Can he explain Fianna Fáil’s resuscitation? He puts it down to volatility and the inevitable confusion.

Is the AAA experiencing any of the abuse and venom being visited on many of the others?

None, and certainly no colourful language.

He appears sincere in urging activists to be civil, saying intimidatory behaviour would “not be tolerated” in the AAA.

“I don’t agree with that kind of behaviour [foul language, intimidation]. I would ask people to be rational and reasonable in their objections. Language and articulation is one of the great conquests of humanity. It took us millions of years to get here so we should try and use it to express our feeling rather than resorting to more primitive signals, so to speak.”

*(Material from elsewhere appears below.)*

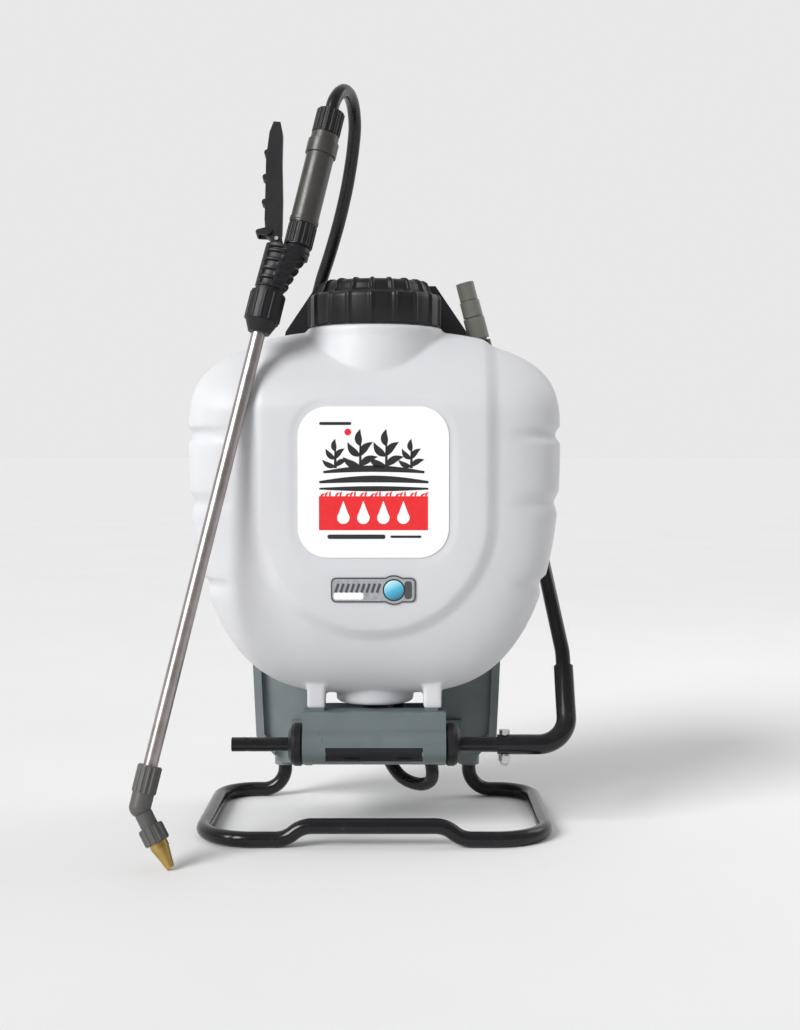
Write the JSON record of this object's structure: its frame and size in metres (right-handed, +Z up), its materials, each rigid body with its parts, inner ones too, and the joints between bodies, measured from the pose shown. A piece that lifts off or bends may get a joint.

The Anti-Austerity Alliance-People Before Profit ambitions stretch to seven Dáil seats, enough to give them official party status and to have a voice at Leader’s Questions, for example. “We are working day and night towards it. It is a good possibility but elections are a difficult arena and you never know. There is a certain momentum towards the principled left and that’s one of the stories of this election.”

After that, he will remain as an adviser to the newbies, guiding them through the intricacies of Dáil and how to “use it to best effect”.

Then, finally, time for Joe Higgins, to smell the roses.